Though Aston Martin is not at its best yet, Palmer’s attitude might just be enough to take the brand to grander days.
“We’ve seen good quarter-on-quarter growth in the operational profitability. Most importantly, in the past seven quarters, we’ve met or exceeded our business plan. So from the financial perspective, the promises we’re making to the market, we’re meeting quarter after quarter after quarter because that leads to confidence in the market,” he says.
Part of the growth is also due to new markets, including Mexico, Turkey and Russia.
“Over the last three years, we’ve doubled our number of dealers, so we’ve gone into new markets like Mexico and many new markets in Southeast Asia. We’ve added markets such as Turkey. Russia is also a new market; we’ve recently opened a dealer in Moscow. It’s a small market at the moment and you know that the economy there is quite volatile so we haven’t sold a lot of units there yet, but it’s an important market for the future,” he says.
But it is not only geographically that the brand is expanding. Following in the footsteps of competitors such as Bentley and Ferrari, Aston Martin has announced it is launching more brand extensions.

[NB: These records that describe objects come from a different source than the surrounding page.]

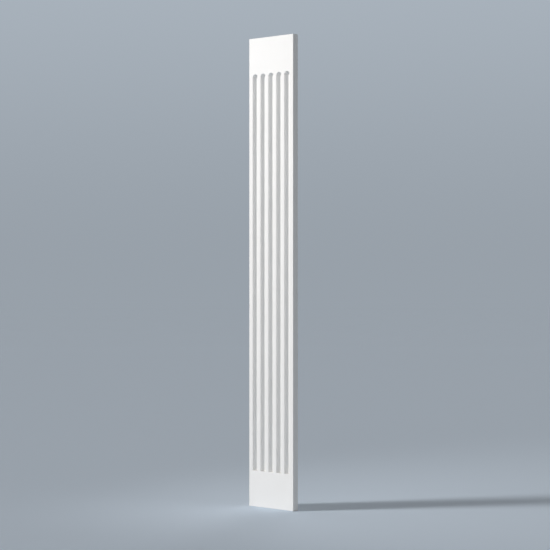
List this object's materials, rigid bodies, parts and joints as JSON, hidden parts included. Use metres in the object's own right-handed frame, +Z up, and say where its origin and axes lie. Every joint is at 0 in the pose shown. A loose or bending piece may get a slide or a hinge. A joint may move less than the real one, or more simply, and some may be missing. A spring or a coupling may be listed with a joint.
{
  "type": "pilaster shaft",
  "caption": "Straight fluted pilaster shaft: a flat moulded board with half-round flutes in its face, round at the head and square at the foot, and a plain back that is fixed to a wall.",
  "frame": {"origin": "centre of the flat back face, the face that is fixed to the wall", "axes": "+Z up along the shaft, +Y out of the back into the wall, so the fluted face looks along -Y; +X to the right as seen from the front"},
  "size_m": [0.25, 0.03, 2],
  "materials": {
    "white_primer": "smooth white factory primer on moulded polyurethane foam, matt to satin"
  },
  "bodies": {
    "root": {"pilaster_shaft": "white_primer"}
  },
  "joints": []
}
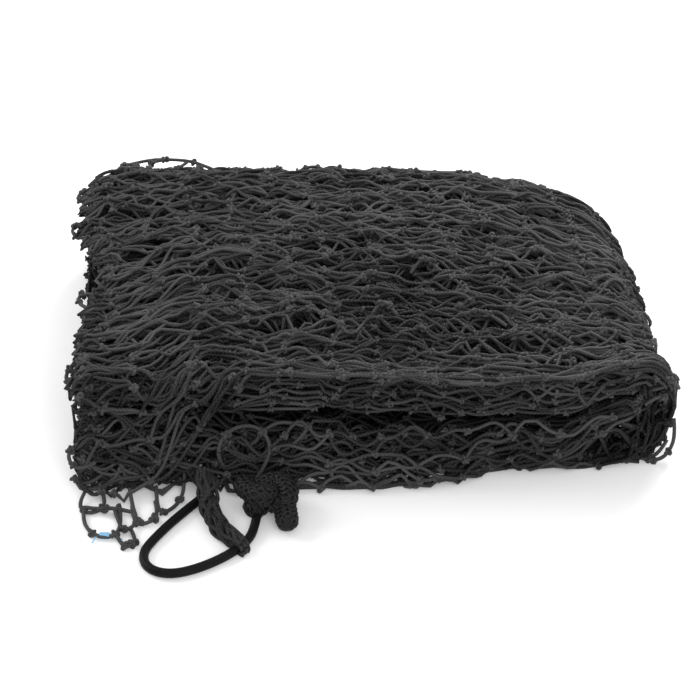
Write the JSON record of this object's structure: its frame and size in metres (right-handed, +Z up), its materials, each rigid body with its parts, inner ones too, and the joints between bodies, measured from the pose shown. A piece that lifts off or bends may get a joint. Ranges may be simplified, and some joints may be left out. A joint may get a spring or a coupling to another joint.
{
  "type": "tennis net",
  "caption": "Black knotted tennis netting folded into a flat bundle with a rounded fold, an overhanging upper half, a looped tie cord and a stopper knot.",
  "frame": {"origin": "on the floor, below the middle of the folded net without its tie cord, knot and knot tail", "axes": "+Z up; +X along the strands of the bundle, from its looped left end to its rounded fold; -Y is the front, where the tie cord lies"},
  "size_m": [0.4801, 0.4499, 0.08],
  "materials": {
    "netting": "matte",
    "cord": "matte",
    "rope": "matte",
    "marker": "matte"
  },
  "bodies": {
    "root": {"net_leaf_upper_01": "netting", "net_leaf_upper_02": "netting", "net_leaf_upper_03": "netting", "net_leaf_upper_04": "netting", "net_leaf_upper_05": "netting", "net_leaf_upper_06": "netting", "net_leaf_upper_07": "netting", "net_leaf_upper_08": "netting", "net_leaf_upper_09": "netting", "net_leaf_upper_10": "netting", "net_leaf_upper_11": "netting", "net_leaf_upper_12": "netting", "net_leaf_upper_13": "netting", "net_leaf_lower_01": "netting", "net_leaf_lower_02": "netting", "net_leaf_lower_03": "netting", "net_leaf_lower_04": "netting", "net_leaf_lower_05": "netting", "net_leaf_lower_06": "netting", "net_leaf_lower_07": "netting", "net_leaf_lower_08": "netting", "net_leaf_lower_09": "netting", "net_leaf_lower_10": "netting", "net_leaf_lower_11": "netting", "net_leaf_lower_12": "netting", "net_leaf_lower_13": "netting", "corner_mesh_1": "netting", "corner_mesh_2": "netting", "gathered_corner": "netting", "marker_thread": "marker", "tie_cord": "cord", "stopper_knot": "rope", "knot_tail": "rope"}
  },
  "joints": []
}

Currently, it sells Aston Martin-branded fashion items and accessories in stores such as Hackett, and promotes holiday packages that include tours of Italy in an Aston Martin or experience driving one of its cars on ice.
The carmaker also is creating residence apartments in Miami and has recently released its newest powerboat, the AM37 concept.
Given the UAE’s love of high-end brands and headline-grabbing promotions, could there be an Aston Martin-themed product in the country in the near future? Palmer says, “I’m sure you will”.
The chief executive, who started his professional career aged 16 at Automotive Products in the UK, is racing against the clock to resurrect the weakening brand. But looking at his downforce, he just might make it on time.